Commit! Aims to Improve Education in Dallas Region

Courtesy of Flicker
Logo provided by Asil Yassine, Commit! analyst

Logo provided by Asil Yassine, Commit! analyst (Courtesy of Flicker)

By 2030, 60 percent of the Dallas workforce is expected to require a post-secondary degree. And yet, only 13 percent of students in the Dallas region have college ready test scores. Worse, the high school dropout rate in Dallas County is 19 percent.

A new, independent nonprofit organization called Commit! is researching ways to address these numbers. Commit! is an organization aimed at supporting education in the region by aggregating data to help find strategies that could improve outcomes and college readiness.

It also considers itself a backbone organization that supports the efforts of teachers and administrators by trying to give them the resources they need to be more effective.

“We aren’t dictating what anybody does. We’re just trying to use the data to surface up what hopefully works,” Todd Williams, executive director and founder, said.

Commit! hopes to move more students in Dallas county schools successfully across what the organization calls the “Cradle to Career Continuum”: kindergarten readiness; fourth grade reading and math; eighth grade science and math; PSAT, SAT and ACT scores; high school graduation rates; post-secondary enrollment; and post-secondary retention and graduation rates.

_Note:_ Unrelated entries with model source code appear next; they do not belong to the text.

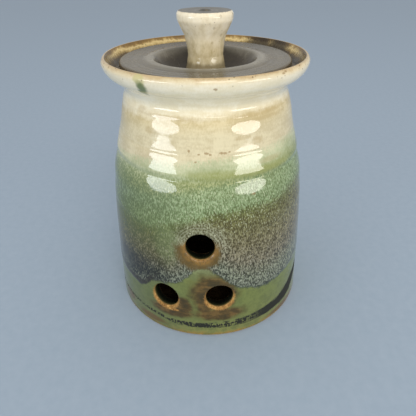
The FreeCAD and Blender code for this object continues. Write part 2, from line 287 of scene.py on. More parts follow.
def jarOutline():
    # From the axis under the foot, up the outside, over the rim, and down the inside to the floor.
    s = jarSizes
    rows = s["insideStep"]
    corners = [
        (0, s["hollowHeight"], 0, 0, rows), (s["hollowRadius"], s["hollowHeight"], 0.6, 0, 3.0),
        (s["standInner"], 0, 0.5, 0, rows), (s["standOuter"], 0, 0.4, 0, rows),
        (s["footRadius"], s["hollowHeight"], 0.4, 0, 0.5),
    ]
    height = s["wallFoot"]
    while height < s["shoulderTop"]:
        rise = s["outsideStep"] if height < s["ringFoot"] else s["ringStep"]
        height = min(height + rise, s["shoulderTop"])
        corners.append((wallRadius(height), height, 0, 0, s["outsideStep"]))
    flareFoot, flareMiddle, flareTop = s["flare"]
    corners += [
        (s["neckRadius"] + 0.5, s["neckHeight"] - 1.5, 0.8, 0, 0.4),
        (s["neckRadius"] - 0.4, s["neckHeight"] + 1.2, 3.5, 0, 0.5),
        (*flareFoot, 0, 0, 0.8), (*flareMiddle, 0, -0.25, 0.8), (*flareTop, 0, 0.65, 0.7),
        (s["rimRadius"] + 0.45, s["rimHeight"], 0, 0.3, 0.5),
        (s["rimRadius"] - 0.5, s["rimHeight"], 0, 0.25, 0.25),
        (s["galleryRadius"], s["ledgeHeight"], 1.5, -0.3, 0.7),
        (s["mouthRadius"], s["ledgeHeight"], 0.8, 0, 1.2), (s["mouthRadius"], s["mouthFoot"], 1.5, 0, 1.6),
        (wallRadius(s["shoulderFoot"]) - s["wall"], s["shoulderFoot"], 0, -1.6, rows),
    ]
    curveTop = s["floor"] + s["floorRound"] + 0.5
    count = round((s["shoulderFoot"] - curveTop) / rows)
    for row in range(1, count + 1):
        height = s["shoulderFoot"] + (curveTop - s["shoulderFoot"]) * row / count
        corners.append((wallRadius(height) - s["wall"], height, 0, 0, rows))
    corners.append((wallRadius(s["floor"]) - s["wall"], s["floor"], s["floorRound"], 0, rows))
    corners.append((0, s["floor"], 0, 0, 3.0))
    return traceOutline(corners)


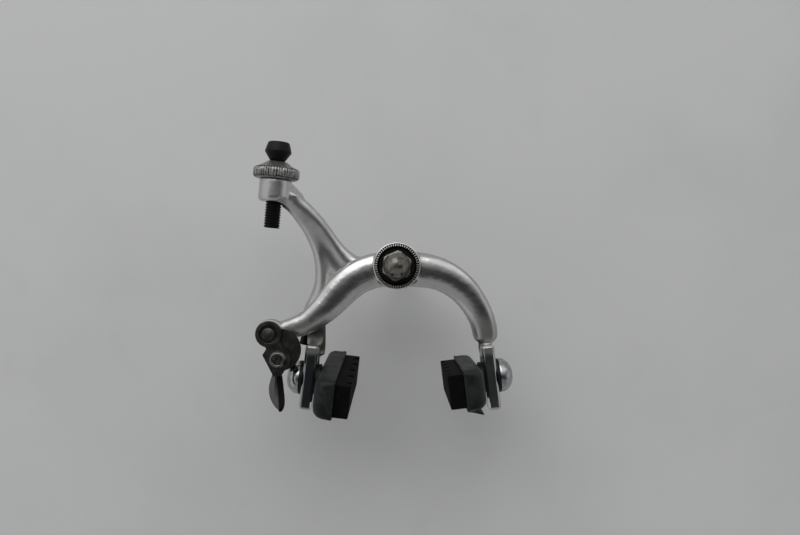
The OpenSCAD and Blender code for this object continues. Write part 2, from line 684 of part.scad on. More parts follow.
module shoe_holder(guide) {
    end_r = 6;
    guide_len = 14;
    color([0.25, 0.26, 0.27]) translate([0, 0, -holder_drop]) difference() {
        union() {
            skin(concat([holder_ring(holder_half - holder_wall, holder_depth, holder_h, 3)],
                [for (a = [0:15:75]) holder_ring(-holder_half + end_r - end_r * sin(a),
                    holder_depth - 3.4 * (1 - cos(a)), holder_h - 2 * (1 - cos(a)), 3)],
                [holder_ring(-holder_half, holder_depth - 3.4, holder_h - 2.6, 2.4)]));
            if (guide) translate([holder_open_x, guide_len - holder_half + 3, -holder_h / 2])
                rotate([90, 0, 0]) linear_extrude(guide_len)
                    polygon([[0, join], [0, -0.2], [-6.2, -2.4], [-6.2, -1.5], [-2, join]]);
        }
        translate([holder_open_x - 4, -pad_len / 2, -pad_h / 2])
            cube([4 + past, pad_len + 2 * past, pad_h]);
        translate([0, 0, holder_drop]) rotate([0, 90, 0])
            cylinder(r = shoe_bolt_d / 2 + run_gap, h = holder_open_x - 3);
    }
}

module brake_pad() {
    base = 3.8;
    pitch = pad_len / pad_grooves;
    groove = 2;
    color([0.07, 0.07, 0.07]) translate([holder_open_x - base, 0, -holder_drop]) difference() {
        translate([0, -pad_len / 2 + 0.1, -pad_h / 2 + 0.1])
            cube([base + pad_out, pad_len - 0.2, pad_h - 0.2]);
        for (k = [0:pad_grooves - 1])
            translate([base + pad_out - groove, -pad_len / 2 + (k + 0.5) * pitch - groove / 2, -pad_h])
                cube([groove + past, groove, 2 * pad_h]);
    }
}

module shoe_bolt() {
    color([0.6, 0.6, 0.6]) translate([dome_seat_x - 4, 0, 0]) rotate([0, 90, 0])
        cylinder(d = shoe_bolt_d, h = stud_head_x - dome_seat_x + 4);
}

module shoe_washer(x, t, d) {
    color([0.3, 0.3, 0.3]) translate([x, 0, 0]) rotate([0, 90, 0]) difference() {
        cylinder(d = d, h = t);
        translate([0, 0, -past]) cylinder(r = shoe_bolt_d / 2 + run_gap, h = t + 2 * past);
    }
}

module dome_nut() {
    socket_af = 5;
    socket_depth = 1.2;
    color([0.8, 0.8, 0.82]) translate([dome_seat_x, 0, 0]) rotate([0, -90, 0]) difference() {
        rotate_extrude() polygon(concat([[0, 0]],
            [for (a = [0:10:80]) [dome_d / 2 * cos(a), 0.4 + (dome_h - 0.4) * sin(a)]],
            [[0, dome_h]]));
        translate([0, 0, -past]) cylinder(r = shoe_bolt_d / 2 + run_gap, h = 3.8 + past + 0.2);
        translate([0, 0, dome_h - socket_depth])
            cylinder(d = socket_af / cos(30), h = past + socket_depth, $fn = 6);
    }
}

module left_place() {
    at_left_tab() translate([0, 0, left_shoe_up]) rotate([left_pitch, 0, 0]) children();
}
module right_place() {
    at_right_tab() translate([0, 0, right_shoe_up]) rotate([right_pitch, 0, 0])
        mirror([1, 0, 0]) children();
}

module left_shoe_holder() { left_place() shoe_holder(false); }
module left_brake_pad() { left_place() brake_pad(); }
module left_shoe_bolt() { left_place() shoe_bolt(); }
module left_inner_washer() { left_place() shoe_washer(tab_t / 2, inner_washer_t, inner_washer_d); }
module left_outer_washer() { left_place() shoe_washer(dome_seat_x, outer_washer_t, dome_d); }
module left_dome_nut() { left_place() dome_nut(); }
module right_shoe_holder() { right_place() shoe_holder(true); }
module right_brake_pad() { right_place() brake_pad(); }
module right_shoe_bolt() { right_place() shoe_bolt(); }
module right_inner_washer() { right_place() shoe_washer(tab_t / 2, inner_washer_t, inner_washer_d); }
module right_outer_washer() { right_place() shoe_washer(dome_seat_x, outer_washer_t, dome_d); }
module right_dome_nut() { right_place() dome_nut(); }

pivot_bolt();
crown_washer();
return_spring();
rear_washer();
middle_washer();
serrated_dial();
adjusting_nut();
pivot_acorn_nut();
rear_arm();
front_arm();
spring_sleeve_left();
spring_sleeve_right();
adjuster_barrel();
adjuster_wheel();
quick_release_lever();
lever_rivet();
spring_washer();
anchor_bolt();
anchor_washer();
clamp_washer();
anchor_nut();
left_shoe_holder();
left_brake_pad();
left_shoe_bolt();
left_inner_washer();
left_outer_washer();
left_dome_nut();
right_shoe_holder();
right_brake_pad();
right_shoe_bolt();
right_inner_washer();
right_outer_washer();
right_dome_nut();
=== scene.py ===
"""Looks of a side-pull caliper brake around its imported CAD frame, in metres."""
import math

import bmesh
import bpy
from mathutils import Matrix, Vector, noise


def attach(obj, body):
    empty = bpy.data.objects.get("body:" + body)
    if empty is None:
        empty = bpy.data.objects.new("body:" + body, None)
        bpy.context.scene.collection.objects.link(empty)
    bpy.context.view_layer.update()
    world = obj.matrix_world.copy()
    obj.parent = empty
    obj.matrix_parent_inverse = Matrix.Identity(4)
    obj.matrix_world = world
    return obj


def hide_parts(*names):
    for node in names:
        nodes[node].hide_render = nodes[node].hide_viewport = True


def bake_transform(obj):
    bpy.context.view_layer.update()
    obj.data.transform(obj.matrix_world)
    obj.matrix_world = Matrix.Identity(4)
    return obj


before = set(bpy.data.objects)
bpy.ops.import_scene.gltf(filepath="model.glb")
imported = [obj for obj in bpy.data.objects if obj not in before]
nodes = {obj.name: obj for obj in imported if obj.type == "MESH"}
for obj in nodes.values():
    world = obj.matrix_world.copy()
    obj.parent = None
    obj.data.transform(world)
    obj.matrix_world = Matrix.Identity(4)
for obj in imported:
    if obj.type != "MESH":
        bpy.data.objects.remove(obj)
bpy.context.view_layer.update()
MM = 0.001


# ---------------------------------------------------------------- places, in mm and degrees
def at(x, y, z):
    """A shift in millimetres."""
    return Matrix.Translation((x * MM, y * MM, z * MM))


def turned(angle, axis):
    """A turn about an axis through the origin, in degrees."""
    return Matrix.Rotation(math.radians(angle), 4, axis)


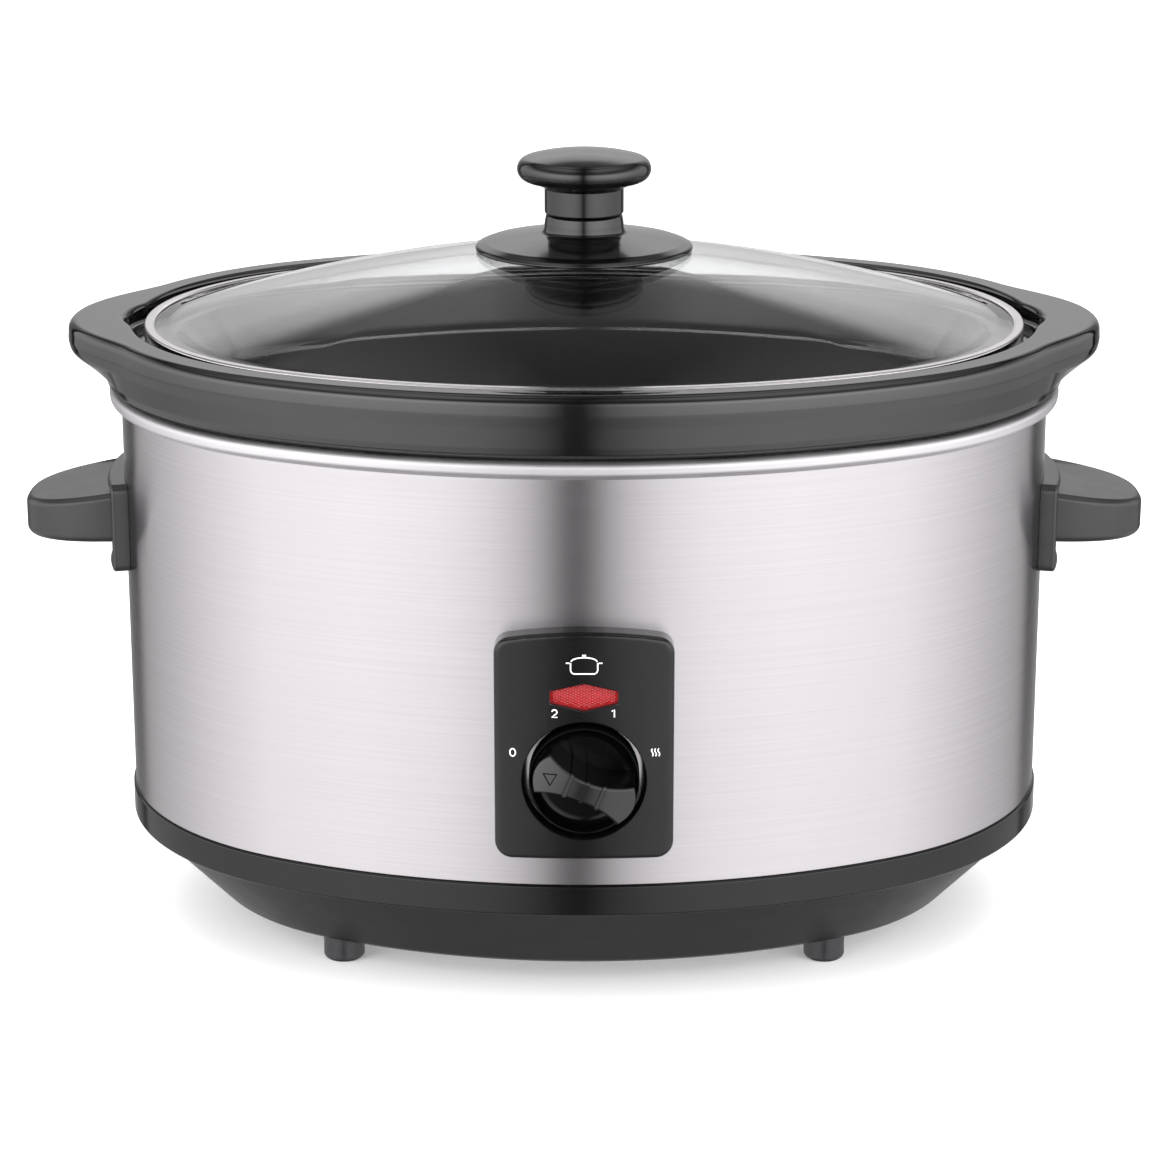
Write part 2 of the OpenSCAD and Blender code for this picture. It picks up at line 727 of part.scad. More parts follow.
outer_shell();
heating_pot();
heating_band();
clamp_hoop();
base_pan();
bottom_cover();
cover_screws();
feet();
foot_screws();
centre_stud();
centre_nut();
handle_left();
handle_right();
handle_plates();
handle_screws();
control_bezel();
panel_screws();
indicator_lens();
indicator_lamp();
switch_bracket();
rotary_switch();
switch_nut();
thermal_fuse();
fuse_clip();
terminal_block();
internal_wires();
cord_gland();
gland_nut();
selector_knob();
switch_shaft();
knob_spring();
crock();
lid_glass();
lid_rim();
lid_knob();
lid_knob_base();
lid_gasket();
lid_washer();
lid_screw();
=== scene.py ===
"""Looks of an oval slow cooker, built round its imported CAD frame.

Lengths are in millimetres until mesh_piece() turns them into metres.
"""

import math

import bmesh
import bpy
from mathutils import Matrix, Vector


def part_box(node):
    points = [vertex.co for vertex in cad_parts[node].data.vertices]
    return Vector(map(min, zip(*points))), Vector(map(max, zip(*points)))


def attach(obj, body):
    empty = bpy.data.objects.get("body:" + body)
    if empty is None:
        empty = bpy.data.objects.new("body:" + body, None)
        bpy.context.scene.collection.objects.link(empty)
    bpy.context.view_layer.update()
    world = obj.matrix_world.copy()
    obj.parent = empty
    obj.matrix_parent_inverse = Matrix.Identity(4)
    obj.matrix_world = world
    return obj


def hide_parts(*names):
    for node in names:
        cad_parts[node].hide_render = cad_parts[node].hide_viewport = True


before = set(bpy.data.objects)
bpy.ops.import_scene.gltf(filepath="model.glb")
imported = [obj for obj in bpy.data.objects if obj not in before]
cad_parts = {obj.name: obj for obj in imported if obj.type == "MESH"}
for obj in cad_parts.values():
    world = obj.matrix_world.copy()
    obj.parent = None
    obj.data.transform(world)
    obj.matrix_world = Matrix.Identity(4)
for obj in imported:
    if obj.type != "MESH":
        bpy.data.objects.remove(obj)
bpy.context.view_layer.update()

MM = 0.001
TAU = 2 * math.pi


def box_mm(node):
    """Lowest and highest corners of a CAD node, in millimetres."""
    low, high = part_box(node)
    return low / MM, high / MM


# Driving sizes, from the frame
SHELL_LOW, SHELL_HIGH = box_mm("outer_shell")
CROCK_LOW, CROCK_HIGH = box_mm("crock")
RIM_LOW, RIM_HIGH = box_mm("lid_rim")
PANEL_LOW, PANEL_HIGH = box_mm("control_bezel")
KNOB_LOW, KNOB_HIGH = box_mm("selector_knob")
LENS_LOW, LENS_HIGH = box_mm("indicator_lens")
HALF_W = SHELL_HIGH.x
HALF_D = -SHELL_LOW.y
FRONT_Y = -HALF_D

# The body's plan: two end arcs and two side arcs, whose centres make an 8, 15, 17 triangle
OVAL_STEP = (HALF_W - HALF_D) / 6
END_C = 8 * OVAL_STEP
SIDE_C = 15 * OVAL_STEP
END_R = HALF_W - END_C
SIDE_R = END_R + 17 * OVAL_STEP
END_SINE = 15 / 17


# ---------------------------------------------------------------- outlines and surfaces


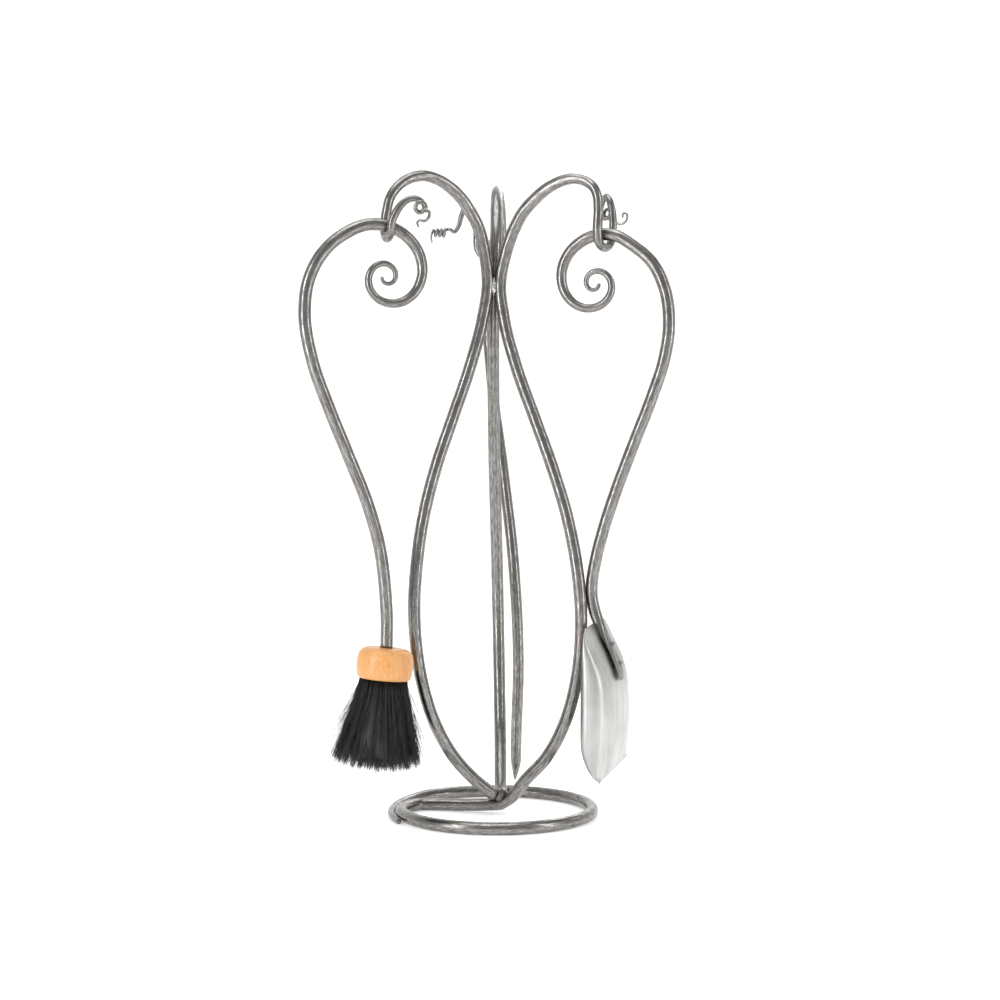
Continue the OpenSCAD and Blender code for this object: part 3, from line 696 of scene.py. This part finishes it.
def make_pan(sheet):
    rows = np.array([[s, 0, z, 0, 0] for s, z in PAN_BACK], float)
    count = 90
    curve = smooth_path(rows, 1.0)
    share = np.linspace(0, len(curve) - 1, count + 1)
    index = np.arange(len(curve))
    back_s = np.interp(share, index, curve[:, 0])
    back_z = np.interp(share, index, curve[:, 2])
    knots = [int(np.argmin(np.hypot(curve[:, 0] - s, curve[:, 2] - z))) for s, z in PAN_BACK]
    back_f = np.interp(share, knots, np.linspace(0, 1, len(PAN_BACK)))
    columns = 80

    def point(i, a):
        f, s, z = back_f[i], back_s[i], back_z[i]
        width = (PAN_SHOULDER_W + (PAN_W - PAN_SHOULDER_W) * min(1, f * 1.25)) / 2
        width *= 1 - 0.3 * (1 - min(1, f * 3.2)) ** 2.2
        wall = max(0.6, (s - PAN_RIM + 1.5 * f) * max(0.0, 1 - (max(0, f - 0.82) / 0.18) ** 2.2) ** 0.6)
        rise = wall * (1 - abs(math.cos(a)) ** 0.45)
        return np.array([s - rise, width * math.copysign(abs(math.sin(a)) ** 0.55, a), z])

    angles = [math.radians(-90 + 180 * k / columns) for k in range(columns + 1)]
    outer = np.array([[point(i, a) for a in angles] for i in range(count + 1)])
    along = np.gradient(outer, axis=0)
    around = np.gradient(outer, axis=1)
    normal = np.cross(along, around)
    normal /= np.linalg.norm(normal, axis=2, keepdims=True) + 1e-9
    inner = outer - PAN_T * normal
    c, s = math.cos(PAN_SKEW), math.sin(PAN_SKEW)

    def put(p):
        y, z = p[1], p[2] - PAN_PIVOT_Z
        return SHOVEL.put([p[0], y * c - z * s, PAN_PIVOT_Z + y * s + z * c])

    layers = [outer.reshape(-1, 3), inner.reshape(-1, 3)]
    points = [put(p) for layer in layers for p in layer]
    n, w = len(layers[0]), columns + 1
    faces = []
    for i in range(count):
        for k in range(columns):
            a = i * w + k
            faces.append((a, a + w, a + w + 1, a + 1))
            faces.append((n + a, n + a + 1, n + a + w + 1, n + a + w))
    rim = [k for k in range(w)] + [i * w + columns for i in range(1, count + 1)]
    rim += [count * w + k for k in range(columns - 1, -1, -1)] + [i * w for i in range(count - 1, 0, -1)]
    for a, b in zip(rim, rim[1:] + rim[:1]):
        faces.append((a, b, n + b, n + a))
    add_object("pan_sheet", points, faces, sheet, "shovel", ["shovel_blade"], "pan_steel")


RIVETS = [(7.2, 180, 29), (15.3, 161, 24)]


def make_rivets(steel):
    points, faces = [], []
    columns = 32
    profile = [(0.05, 4.6), (1.0, 4.5), (1.9, 4.1), (2.6, 3.4), (2.95, 2.6), (3.0, 1.4), (1.8, 1.2), (1.8, -4.4),
               (3.0, -4.6), (2.9, -5.6), (2.3, -6.6), (1.2, -7.3), (0.05, -7.5)]
    for s, z, tilt in RIVETS:
        start = len(points)
        t = math.radians(tilt)
        axis, side = (math.cos(t), math.sin(t)), (-math.sin(t), math.cos(t))
        for r, h in profile:
            for k in range(columns):
                a = 2 * math.pi * k / columns
                wob = 1 + 0.04 * math.sin(3 * a + s)
                u, v = r * wob * math.cos(a), r * wob * math.sin(a)
                points.append(SHOVEL.put([s + axis[0] * h + side[0] * u, v, z + axis[1] * h + side[1] * u]))
        for i in range(len(profile) - 1):
            for k in range(columns):
                a, b = start + i * columns + k, start + i * columns + (k + 1) % columns
                faces.append((a, b, b + columns, a + columns))
    add_object("rivet_pair", points, faces, steel, "shovel", ["shovel_rivets"], "fastener_steel",
               ("grain", [(0, 0, p[2] * MM) for p in points]))


# --- the scene --------------------------------------------------------------------
make_camera()
make_stage()

steel = forged_steel("forged_steel", (0.4, 0.39, 0.375), (0.085, 0.08, 0.075), "grain")
weld_steel = forged_steel("weld_steel", (0.8, 0.79, 0.77), (0.3, 0.29, 0.28), "grain")
dark_steel = forged_steel("dark_steel", (0.4, 0.39, 0.38), (0.1, 0.095, 0.09), "grain")
sheet = bright_sheet("bright_sheet")
wood = oiled_wood("oiled_wood")
fibre = stiff_fibre("stiff_fibre")

make_stand(steel)
make_welds(steel, weld_steel)
make_bars(steel)
make_head(wood)
make_bristles(fibre)
make_pan(sheet)
make_rivets(dark_steel)

for name, material in (("brush_washer", dark_steel), ("brush_nut", dark_steel), ("tuft_roots", fibre)):
    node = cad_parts[name]
    node.data.materials.clear()
    node.data.materials.append(material)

The continuum creates a schedule of milestones students should pass successfully in order to be successful college graduates.

The data is aggregated to avoid pointing fingers at school districts according to Alan Cohen, a Commit! associate. Its employees hope this will build greater trust within partnerships.

Commit! has identified some key indicators students need to pass in order to prepare for college. Two areas the organization will pay special attention to are kindergarten readiness and third grade literacy.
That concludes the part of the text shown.